Pinocchio’s friend Candlewick is accused of being a weakling by his martinet father, who apparently is this training facility’s commandant. Father hands son an automatic pistol and tells him to “Shoot the puppet!” (I detect an allusion to The Conformist, perhaps?) This crisis is quickly resolved, deus ex machina style, when enemy bombers suddenly appear overhead and bomb the school to smithereens. This second bombing scene is even more confusing than the first. Who is the enemy? Who was bombing Italy in the mid-1930s? I’ve read reviews that claim this is really supposed to be the 1939-45 war, but that doesn’t work, for a number of reasons I will forgo enumerating.

I’m obviously thinking too hard about this stuff.
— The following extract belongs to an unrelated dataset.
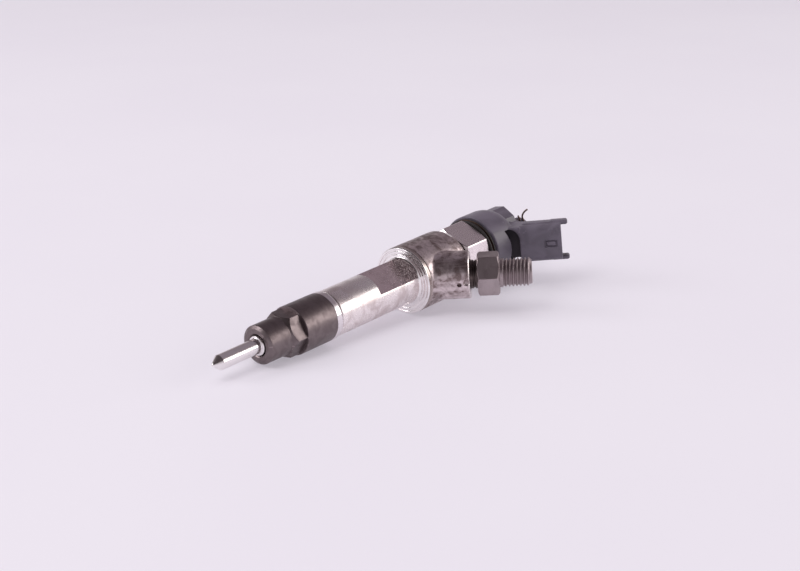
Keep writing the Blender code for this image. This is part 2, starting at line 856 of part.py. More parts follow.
def make_return_port(axis):
    """Leak-off port on the axis, its O-ring, and the wire clip in its outer groove."""
    turned(
        "return_port",
        [
            (PORT_R - 0.5, PORT_REAR),
            (PORT_R, PORT_REAR - 0.5),
            (PORT_R, PORT_REAR - 1.4),
            (CLIP_GROOVE_R, PORT_REAR - 1.4),
            (CLIP_GROOVE_R, PORT_REAR - 4.4),
            (PORT_R, PORT_REAR - 4.4),
            (PORT_R, 202.0),
            (4.7, 202.0),
            (4.7, 200.4),
            (PORT_R, 200.4),
            (PORT_R, CHAMBER_REAR - GAP),
            (7.6, CHAMBER_REAR - GAP),
            (7.6, CHAMBER_REAR - 2.5),
            (2.0, CHAMBER_REAR - 2.5),
            (2.0, PORT_REAR),
        ],
        axis,
        "black_plastic",
    )
    torus("return_port_o_ring", 5.45, 0.45, 201.2, axis, "black_rubber")
    loop_r = CLIP_GROOVE_R + GAP + CLIP_WIRE_R
    loop_start = PORT_REAR - 3.6
    loop_pitch = 1.2
    steps = 28
    loop = []
    for i in range(steps + 1):
        angle = math.radians(20.0 - 336.0 * i / steps)
        station = loop_start + loop_pitch * i / steps
        loop.append((loop_r * math.cos(angle), loop_r * math.sin(angle), station))
    low, high = loop_start - 0.1, loop_start + loop_pitch + 0.1
    short_tail = [(7.9, 0.9, low), (6.9, 1.4, low), (5.9, 2.2, low)]
    long_tail = [(5.5, 3.4, high), (6.9, 2.4, high + 0.1), (8.2, 2.5, high + 0.3)]
    long_tail += [(9.5, 3.2, high + 0.6), (10.7, 4.2, high + 0.9), (11.7, 5.5, high + 1.2)]
    wire("return_clip", short_tail + loop + long_tail, CLIP_WIRE_R, axis, "bronzed_wire")


def make_inlet(inlet):
    """High-pressure inlet fitting screwed into the boss, its seal and its edge filter."""
    fitting = turned(
        "inlet_fitting",
        [
            (INLET_THREAD_R - 1.0, INLET_END),
            (INLET_THREAD_R, INLET_END - 1.0),
            (INLET_THREAD_R, INLET_HEX_END),
            (9.6, INLET_HEX_END),
            (10.9, INLET_HEX_END - 0.8),
            (10.9, INLET_HEX_START + 0.8),
            (9.6, INLET_HEX_START),
            (BOSS_BORE_R - GAP, INLET_HEX_START),
            (BOSS_BORE_R - GAP, 20.8),
            (2.2, 20.8),
            (2.2, 45.0),
            (1.5, 46.0),
            (1.5, 53.8),
            (4.4, INLET_END),
        ],
        inlet,
        "phosphated_steel",
        32,
    )
    cut_hexagon(fitting, INLET_HEX_AF, INLET_HEX_CORNER, INLET_HEX_START - 0.5, INLET_HEX_END + 0.01, inlet)
    ring("inlet_seal_washer", 2.2, BOSS_BORE_R - GAP, BOSS_BORE_START + GAP, 20.5, inlet, "copper")
    turned(
        "edge_filter",
        [(0.0, 44.0), (1.9, 44.0), (1.9, 23.0), (0.0, 23.0)],
        inlet,
        "hardened_steel",
        COARSE,
    )


def lay_on_ground(axis):
    """Tilts the axis onto the nut and the collar, and centres the object over the world origin."""
    rise = COLLAR_R - NUT_R
    run = COLLAR_FRONT + COLLAR_EDGE - NUT_HEX_REAR
    tilt = math.asin(rise / math.hypot(rise, run))
    axis.rotation_euler = (Matrix.Rotation(-tilt, 3, "Y") @ LYING).to_euler()
    bpy.context.view_layer.update()
    graph = bpy.context.evaluated_depsgraph_get()
    corners = []
    for obj in PARTS.objects:
        if obj.type == "EMPTY":
            continue
        evaluated = obj.evaluated_get(graph)
        mesh = evaluated.to_mesh()
        corners += [evaluated.matrix_world @ vertex.co for vertex in mesh.vertices]
        evaluated.to_mesh_clear()
    low = Vector(map(min, zip(*corners)))
    high = Vector(map(max, zip(*corners)))
    axis.location = (-(low.x + high.x) / 2, -(low.y + high.y) / 2, -low.z)
    bpy.context.view_layer.update()


# Columns are the frame's X (up), Y (inlet side, towards world -Y) and Z (towards world +X).
LYING = Matrix(((0.0, 0.0, 1.0), (0.0, -1.0, 0.0), (1.0, 0.0, 0.0)))

clear_scene()
PARTS = collection("fuel_injector")
CUTTERS = collection("cutters")
injector_axis = axis_frame("injector_axis", None)
inlet_axis = axis_frame("inlet_axis", injector_axis, INLET_STATION, BRANCH_ANGLE, BRANCH_ROLL)
connector_axis = axis_frame(
    "connector_axis", injector_axis, CONNECTOR_STATION, BRANCH_ANGLE, CONNECTOR_ROLL
)

nozzle_piece, distance_piece = make_nozzle(injector_axis)
drill_plate_feed(injector_axis, distance_piece)
make_retaining_nut(injector_axis)
make_needle_spring(injector_axis)
body_piece = make_injector_body(injector_axis, inlet_axis)
make_dowels(injector_axis, nozzle_piece, distance_piece, body_piece)
make_control_valve(injector_axis)
make_armature(injector_axis)
make_solenoid(injector_axis)
make_connector(injector_axis, connector_axis)
make_return_port(injector_axis)
make_inlet(inlet_axis)
lay_on_ground(injector_axis)
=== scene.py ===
"""Looks of the fuel injector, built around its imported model.

Lengths in this file are millimetres and angles are degrees; MM turns a length into Blender's metres.
Every detailed piece is drawn in one of three local frames, whose Z is an axis of the object:
  INJECTOR   from the nozzle tip (station 0) to the return port, X up, Y towards the inlet side
  INLET      leaves the injector axis sideways, for the high-pressure inlet
  CONNECTOR  leaves it further back, for the electrical connector
An angle about an axis is measured from Y and turns towards X.
"""

import json
import math

import bmesh
import bpy
import numpy as np
from mathutils import Matrix, Vector


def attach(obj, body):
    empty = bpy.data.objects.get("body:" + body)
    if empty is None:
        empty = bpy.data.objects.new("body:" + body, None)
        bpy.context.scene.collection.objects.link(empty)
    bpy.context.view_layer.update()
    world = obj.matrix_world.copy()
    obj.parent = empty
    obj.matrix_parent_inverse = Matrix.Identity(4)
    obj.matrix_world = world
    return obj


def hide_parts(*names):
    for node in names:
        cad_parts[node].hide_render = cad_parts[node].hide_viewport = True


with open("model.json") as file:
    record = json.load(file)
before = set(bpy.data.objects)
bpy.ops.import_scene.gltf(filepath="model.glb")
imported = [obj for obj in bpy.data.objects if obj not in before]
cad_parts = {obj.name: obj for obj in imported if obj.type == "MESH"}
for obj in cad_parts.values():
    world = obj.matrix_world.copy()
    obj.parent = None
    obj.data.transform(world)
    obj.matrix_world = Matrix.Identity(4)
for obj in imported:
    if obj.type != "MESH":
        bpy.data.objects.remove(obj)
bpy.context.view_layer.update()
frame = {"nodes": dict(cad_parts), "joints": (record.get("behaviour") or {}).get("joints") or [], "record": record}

MM = 0.001
SHARP_ANGLE = 32.0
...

I understand the film is not attempting historical verisimilitude. I just wonder why certain new elements are invented and emphasized, while much of the original story and its cultural context is deprecated. I recently viewed the 1940 Disney version, which I mistakenly believed I had seen many years ago, though it turns out I hadn’t. And truly, it is quite as disjointed as this one, a concatenation of beautifully done set-pieces, even though it hews pretty closely to the (extremely uneven) original book. What it doesn’t do is treat the Collodi story as a sort of Mr. Potato Head text, where anything’s permissible so long as you’ve got a puppet in there called Pinocchio.
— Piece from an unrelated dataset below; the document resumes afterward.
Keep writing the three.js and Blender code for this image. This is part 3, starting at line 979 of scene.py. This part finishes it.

The promotional videos and press releases for this film keep reminding us of its renowned voice-artist cast. A particularly notable name is Cate Blanchett, who has done a couple of interviews for the film, and she also appears in an accompanying Netflix documentary in which cast and crew describe the film’s impossibly protracted development and production. As it turns out, Cate “plays” a manic monkey that mainly hisses and giggles. You wouldn’t recognize her in a million years.